# START OF Data in this exercise
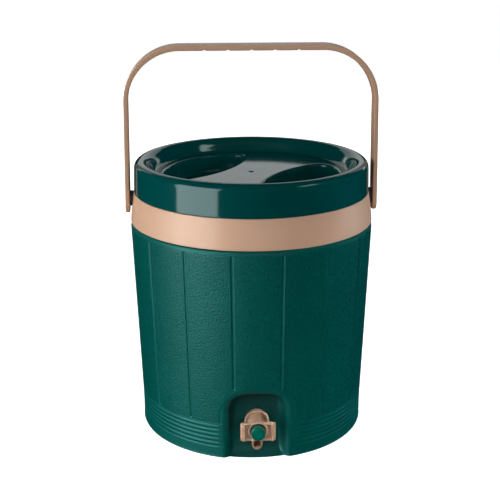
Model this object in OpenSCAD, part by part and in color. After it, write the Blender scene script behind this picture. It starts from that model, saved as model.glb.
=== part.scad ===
// Round insulated drinks jug: double-walled body with staves, collar band,
// bail handle, screw-on lid with two finger wells and a push-button tap.
// Millimetres. Origin at the centre of the base, +Z up, the tap faces -Y.

/* [Body] */
// Outer radius at the shoulder, the widest part of the body
shoulder_r = 130; // [128.8:0.2:130.2]
// Height of the body up to the shoulder, where the collar starts
body_h = 229; // [228.7:0.1:229.2]
// Thickness of the outer shell
shell_t = 3; // [2.4:0.1:3.4]
// Number of staves around the body
staves = 16; // [12:4:20]
// Width of the groove between two staves
groove_w = 3; // [2:0.5:5]
// Depth of the grooves
groove_d = 0.8; // [0.4:0.1:1.2]

/* [Tap niche] */
// Half the width of the arched niche
niche_hw = 27.5; // [26:0.25:31]
// Height of the top of the arch
niche_top = 71.5; // [67:0.5:80]
// Height of the tap's axis above the floor
tap_z = 38; // [37:0.5:40]

/* [Lid] */
// Height of the lid's crest
lid_top = 293.9; // [292:0.1:298]
// Depth of the finger wells below the lid's floor
well_depth = 19.6; // [12:0.2:24]
// Angle of the bridge between the wells, from +X
bridge_angle = 58.5; // [0:0.5:180]
// Rise of the lid in one full turn
thread_lead = 40; // [36:1:44]

/* [Handle] */
// Height of the outer face of the grip
handle_top = 414.2; // [405:0.2:430]
// Width of the strap
strap_w = 22.5; // [18:0.5:24]
// Thickness of the strap in the legs
leg_t = 4.6; // [4.2:0.1:4.8]
// Thickness of the strap at the grip
grip_t = 5.9; // [5:0.1:7]
// Distance from the pivot down to the centre of the foot's round end
foot_drop = 4.3; // [0:0.1:5]
// Distance between the finger notches under the grip
finger_pitch = 24.4; // [20:0.2:26]

/* [Tap] */
// Outer radius of the button
button_r = 7.35; // [6.9:0.05:7.8]
// Outer radius of the spout
spout_r = 5.75; // [5.25:0.05:5.8]
// Bore radius of the spout
spout_bore_r = 3.4; // [2.8:0.1:3.6]

/* [Hidden] */
$fn = 96;

green = [0.0, 0.27, 0.24];
beige = [0.80, 0.66, 0.54];
white = [0.93, 0.93, 0.90];

// arc points from angle a0 to a1 about (cx, cz)
function arc(cx, cz, r, a0, a1, n) = [for (i = [0:n]) let (a = a0 + (a1 - a0) * i / n) [cx + r * cos(a), cz + r * sin(a)]];

// ---- heights and radii shared by several pieces ----
base_in_r = 119.2;                 // inside of the shell where the base plate sits
neck_z = 255.4;                    // top of the shell's neck, under the liner's flange
flange_z = 258.4;                  // top of the liner's flange
band_top = 260.4;
slope = (shoulder_r - 122.9) / (221 - 40);
taper = atan(slope);
function body_r(z) = 122.9 + (z - 40) * slope;

// ---- tap stations along Y ----
wall_y = -104.5;                   // front face of the niche's back wall
gasket_y = -105.7;
flange_y = -109.2;
plate_y = -130;
recess_y = -132.9;
wing_y = -134.9;
button_y = -138.8;
button_rear = -127.5;
bore_floor = -123.5;
spout_y = -116;
shank_r = 9.8;
pad_y = -91;                       // flat inside the liner for the inner gasket

// ---------- outer shell ----------
shell_out = concat([[base_in_r, 0], [121, 0]], arc(121, 1.5, 1.5, -60, 0, 3),
    [[122.3, 20], [122.9, 40], [shoulder_r, 221], [shoulder_r, 225.4]],
    arc(shoulder_r - 3.6, 225.4, 3.6, 15, 75, 4),
    [[126.2, body_h], [122.6, neck_z]]);
shell_in = [[122.6 - shell_t, neck_z], [126.2 - shell_t, body_h], [shoulder_r - shell_t, 219],
    [122.9 - shell_t, 40], [base_in_r, 20]];

function arch_pts(o) = concat([[niche_hw + o, -20]],
    [for (i = [0:16]) let (a = 180 * i / 16) [(niche_hw + o) * cos(a), 50 + (niche_top - 50 + o) * sin(a)]],
    [[-niche_hw - o, -20]]);
function back_pts(o) = [[-160, -20], [-118.2 + o, -20], [-118.2 + o, 0], [-115.6 + o, 0.8], [-112.4 + o, 2.4],
    [-109.4 + o, 4.6], [-107 + o, 7.6], [-105.4 + o, 12], [-104.7 + o, 17], [wall_y + o, 22], [wall_y + o, 110], [-160, 110]];

module niche_form(o) {
    intersection() {
        rotate([90, 0, 0]) linear_extrude(height = 160) polygon(arch_pts(o));
        rotate([90, 0, 90]) linear_extrude(height = 90, center = true) polygon(back_pts(o));
    }
}

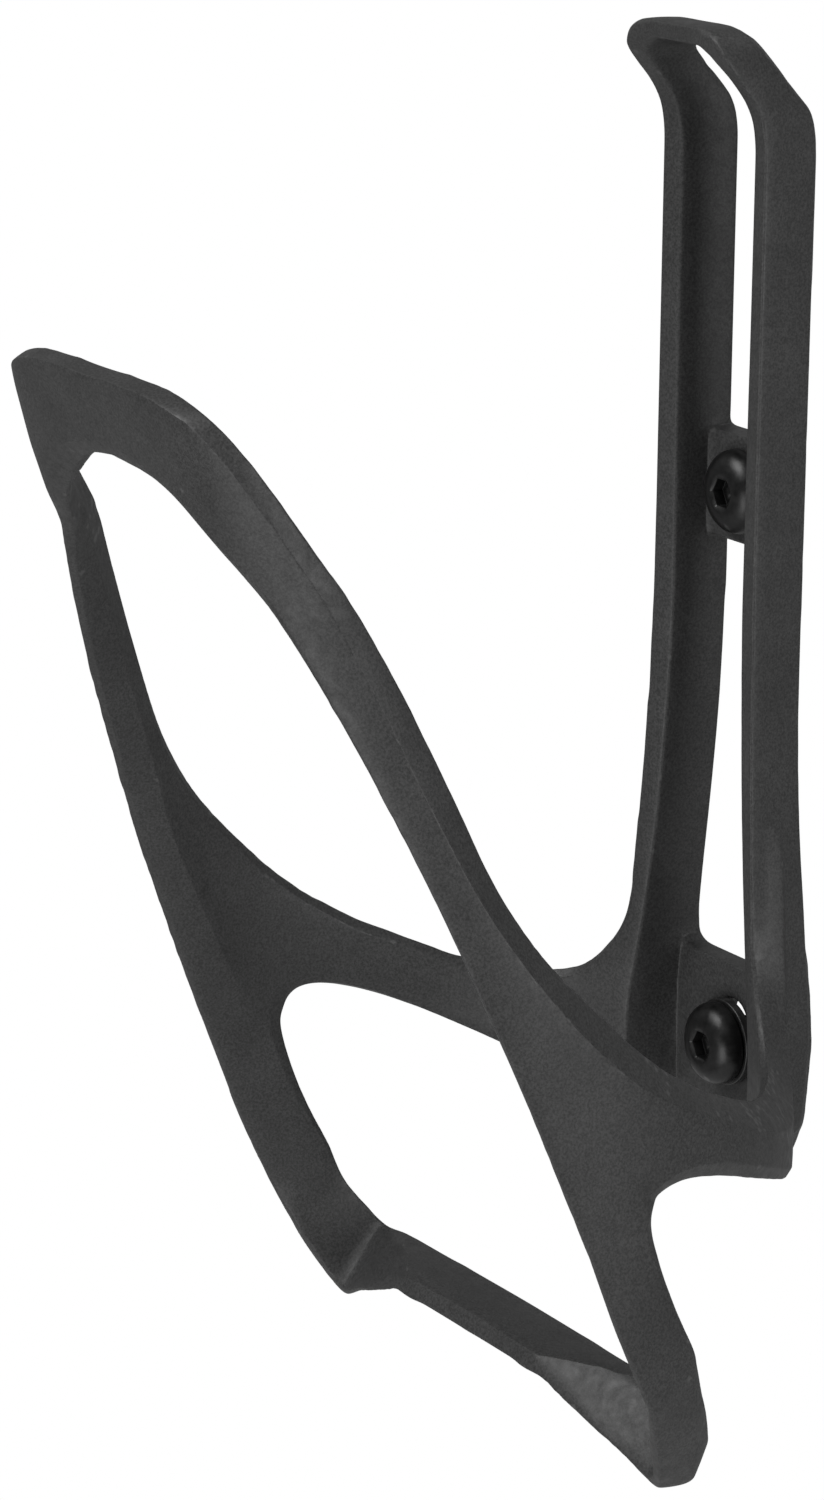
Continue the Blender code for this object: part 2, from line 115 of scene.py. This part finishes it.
# Softboxes, square, at the same distance from the middle of the part: azimuth and elevation in
# degrees, and power in watts
BOX_DISTANCE = 0.9
BOX_SIZE = 0.45
SOFTBOXES = {
    "key": (-15, 50, 6),
    "side": (100, 5, 4),
    "fill": (20, -20, 3),
    "behind": (180, 45, 0.5),
}
ROOM = 0.25  # strength of the light from everywhere else


def new_object(name, mesh, finish):
    data = bpy.data.meshes.new(name)
    mesh.to_mesh(data)
    mesh.free()
    obj = bpy.data.objects.new(name, data)
    bpy.context.scene.collection.objects.link(obj)
    data.materials.append(finish)
    data.shade_smooth()
    return obj


def settle(obj):
    """Replaces the object's mesh with what its modifiers make of it."""
    bpy.context.view_layer.update()
    graph = bpy.context.evaluated_depsgraph_get()
    made = bpy.data.meshes.new_from_object(obj.evaluated_get(graph))
    obj.modifiers.clear()
    old, obj.data = obj.data, made
    bpy.data.meshes.remove(old)


def stand_in(piece, body, node):
    """Lets the piece ride on this body in place of the CAD node."""
    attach(piece, body)
    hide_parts(node)


# ---------------------------------------------------------------- materials

def node(tree, kind, **inputs):
    made = tree.nodes.new(kind)
    for name, value in inputs.items():
        made.inputs[name.replace("_", " ")].default_value = value
    return made


def shader(name, roughness, metallic=0.0, specular=0.5):
    """A new material with its node tree and its Principled BSDF."""
    finish = bpy.data.materials.new(name)
    finish.use_nodes = True
    tree = finish.node_tree
    bsdf = tree.nodes["Principled BSDF"]
    bsdf.inputs["Roughness"].default_value = roughness
    bsdf.inputs["Metallic"].default_value = metallic
    bsdf.inputs["Specular IOR Level"].default_value = specular
    return finish, tree, bsdf


def ramp(tree, source, *stops):
    """A grey ramp over this socket: each stop is (position, grey level)."""
    made = tree.nodes.new("ShaderNodeValToRGB")
    while len(made.color_ramp.elements) < len(stops):
        made.color_ramp.elements.new(0.5)
    for element, (place, grey) in zip(made.color_ramp.elements, stops):
        element.position = place
        element.color = (grey, grey, grey, 1)
    tree.links.new(source, made.inputs["Fac"])
    return made.outputs["Color"]


def mix(tree, a, b, share, kind="MIX"):
    """Blends two colours; each of a, b and share is a number or a socket."""
    made = tree.nodes.new("ShaderNodeMix")
    made.data_type = "RGBA"
    made.blend_type = kind
    for name, value in (("A", a), ("B", b)):
        socket = [s for s in made.inputs if s.name == name and s.type == "RGBA"][0]
        if isinstance(value, float):
            socket.default_value = (value, value, value, 1)
        else:
            tree.links.new(value, socket)
    if isinstance(share, float):
        made.inputs["Factor"].default_value = share
    else:
        tree.links.new(share, made.inputs["Factor"])
    return [s for s in made.outputs if s.type == "RGBA"][0]


def textures(tree, *scales):
    """Noise textures on the object's own coordinates: each is (scale, detail, roughness)."""
    place = tree.nodes.new("ShaderNodeTexCoord").outputs["Object"]
    made = []
    for scale, detail, roughness in scales:
        noise = node(tree, "ShaderNodeTexNoise", Scale=scale, Detail=detail, Roughness=roughness)
        tree.links.new(place, noise.inputs["Vector"])
        made.append(noise.outputs["Fac"])
    return made


def bumped(tree, bsdf, height, strength, distance):
    bump = node(tree, "ShaderNodeBump", Strength=strength, Distance=distance)
    tree.links.new(height, bump.inputs["Height"])
    tree.links.new(bump.outputs["Normal"], bsdf.inputs["Normal"])


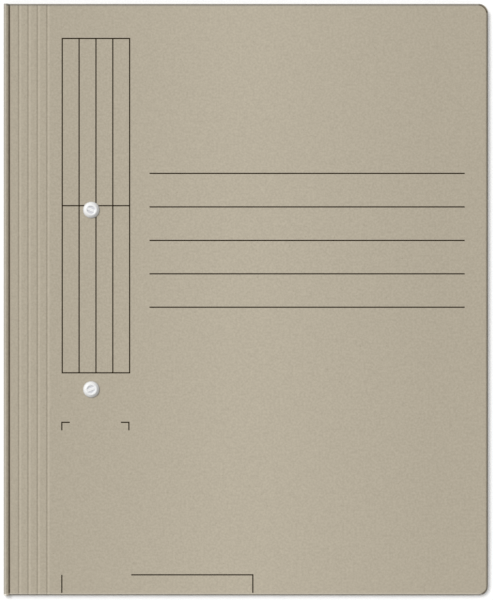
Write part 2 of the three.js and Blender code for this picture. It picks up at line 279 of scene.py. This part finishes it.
# Tones of each card: deep, pale, fibre and speck
CARD_TONES = (srgb(174, 165, 147), srgb(188, 179, 160), srgb(196, 188, 172), srgb(132, 122, 105))
EDGE_TONES = (srgb(140, 133, 118), srgb(160, 152, 136), srgb(180, 173, 157), srgb(110, 101, 86))
KRAFT_TONES = (srgb(150, 134, 106), srgb(168, 152, 124), srgb(184, 170, 145), srgb(118, 102, 78))
# Tones of painted light on rims, and a greyer tone of painted shade for the bead's outer side
PAINTED_LIGHT_TONE = CARD_TONES[2]
PALE_RIM = srgb(232, 228, 220)
BEAD_TONE = srgb(178, 178, 175)

# Widths of the front cover's rims of painted shade and painted highlight, and where the bead's painted shade
# begins
DARK_RIM = 0.38
HIGHLIGHT_RIM = 0.55
BEAD_RIM_X = -107.0

# Front cover: painted shade along its right and top rims, and a painted highlight along its bottom rim
front_rims = [
    (DARK_TONE, 0.34, "X", FRONT_X - DARK_RIM),
    (DARK_TONE, 0.34, "Y", FRONT_Y - DARK_RIM),
    (COOL_SHADE, 0.25, "Y", FRONT_Y - DARK_RIM),
    (PAINTED_LIGHT_TONE, 0.6, "Y", HIGHLIGHT_RIM - FRONT_Y),
]
# Back cover: painted shade on its top rim and the bead's outer side, painted light on its right and bottom
# rims, in shadow
back_rims = [
    (COOL_SHADE, 0.33, "Y", FRONT_Y),
    (BEAD_TONE, 0.25, "X", BEAD_RIM_X),
    (PAINTED_LIGHT_TONE, 0.8, "X", FRONT_X),
    (PALE_RIM, 0.85, "Y", -FRONT_Y),
]
card_front = card_material("folder_card_front", CARD_TONES, Nodes.rest_place, front_rims)
card_back = card_material("folder_card_back", CARD_TONES, Nodes.rest_place, back_rims)
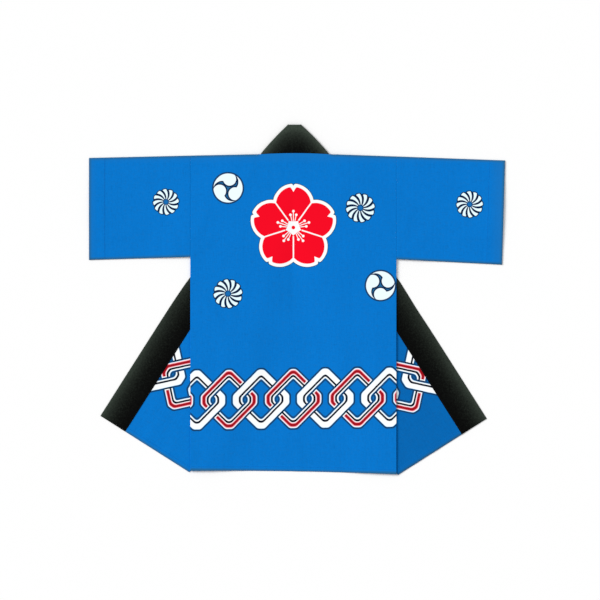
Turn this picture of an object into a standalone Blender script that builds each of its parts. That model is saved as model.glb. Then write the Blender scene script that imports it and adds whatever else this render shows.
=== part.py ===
"""Happi coat, laid flat with its back up and both fronts folded out at the sides.

Frame: +X towards the wearer's right, +Y from the hem to the neck, +Z up, in metres. The origin is the
bottom centre of the coat's bounding box. The sizes below are measured from the centre back line and
the middle of the hem; to_world() moves them to the origin.

How the coat lies, from the floor up:
  1. the lower fronts and the collar's legs, turned out past the side seams, right side up;
  2. the upper fronts, right side down, joined to the first layer by a fold that starts at the foot
     of the side seam;
  3. the back, which drops to the floor between the two folds.
Each sleeve is a flat tube of the front's layer and the back's layer.
"""

import math
from collections import namedtuple

import bpy

MM = 0.001

# Cloth walls and the gaps between them
CLOTH = 1.0 * MM
BAND_WALL = 2.0 * MM
SEAM = 0.3 * MM
NECK_EASE = 0.8 * MM
LAYER_GAP = 0.8 * MM

# Body
BODY_HALF = 309 * MM
HEM_BOW = 4 * MM
HEM_TILT = 1.8 * MM
NECKLINE_RISE = 3 * MM
FRONT_WIDTH = 229 * MM
TAPER_START = 0.5
BAND_WIDTH = 88.5 * MM
BAND_END_RISE = 85 * MM

# Folding of the fronts
TURN = math.radians(32.4)
FOLD_LEAN = TURN / 2
FOLD_RADIUS = 1.3 * MM
FOLD_EASE = 45 * MM

# How a layer comes down off the edge of what it lies on: level for a stretch, then in a soft slope
LEVEL_PAST_EDGE = 50 * MM
SLOPE = 120 * MM
COLLAR_STEP = 1.1 * MM

# The two sides of the coat as it lies, in millimetres: heights above the middle of the hem, reaches
# out from the centre line, and how far the front is cut longer than the back
Side = namedtuple(
    "Side",
    "name sign hem underarm armhole_top "
    "cuff_low cuff_top cuff_low_reach cuff_top_reach neck_reach band_reach front_drop",
)
SIDE_TABLE = (
    ("left", -1, 3.3, 646.8, 950.8, 637.8, 943.8, 613.0, 613.0, 98.1, 15.6, 3.8),
    ("right", 1, -3.3, 639.9, 948.3, 623.6, 936.3, 625.8, 634.8, 106.8, 22.5, 5.8),
)
LEFT, RIGHT = (Side(name, sign, *(size * MM for size in sizes)) for name, sign, *sizes in SIDE_TABLE)
NECK_CORNER = 954.9 * MM
BAND_TOP = 1043.4 * MM

# Mesh divisions
BACK_COLUMNS = (7, 7, 7)
BACK_ROWS = 24
FRONT_LOW_ROWS = 12
FRONT_HIGH_ROWS = 7
FRONT_TOP_ROWS = 6
FLAP_COLUMNS = 5
TURNED_COLUMNS = 5
FOLD_SEGMENTS = 6
LEG_COLUMNS = 2
LEG_LOW_ROWS = 11
LEG_HIGH_ROWS = 9
LEG_TOP_ROWS = 5
SETTLING_STEPS = 12
NECK_BAND_COLUMNS = 8
NECK_BAND_ROWS = 3
SLEEVE_COLUMNS = 7
SLEEVE_ROWS = 8
SLEEVE_EDGE_SEGMENTS = 3

ORIGIN = (
    (RIGHT.cuff_top_reach - LEFT.cuff_top_reach) / 2,
    (BAND_TOP + RIGHT.hem - RIGHT.front_drop * math.cos(TURN)) / 2,
)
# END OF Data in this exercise
Stated problem — Quote the data above verbatim from its first line to the line that includes "tap faces -Y.", with both boundary lines retained.

Result for this exercise —
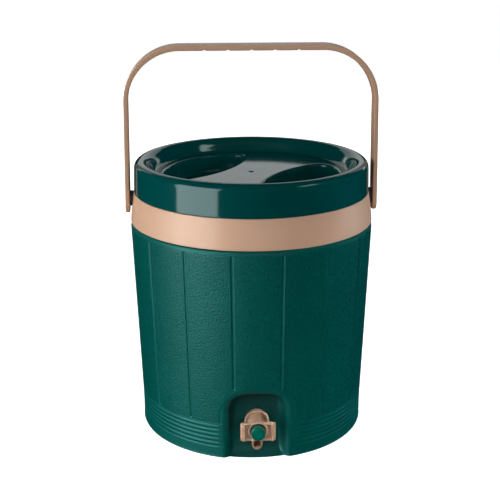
Model this object in OpenSCAD, part by part and in color. After it, write the Blender scene script behind this picture. It starts from that model, saved as model.glb.
=== part.scad ===
// Round insulated drinks jug: double-walled body with staves, collar band,
// bail handle, screw-on lid with two finger wells and a push-button tap.
// Millimetres. Origin at the centre of the base, +Z up, the tap faces -Y.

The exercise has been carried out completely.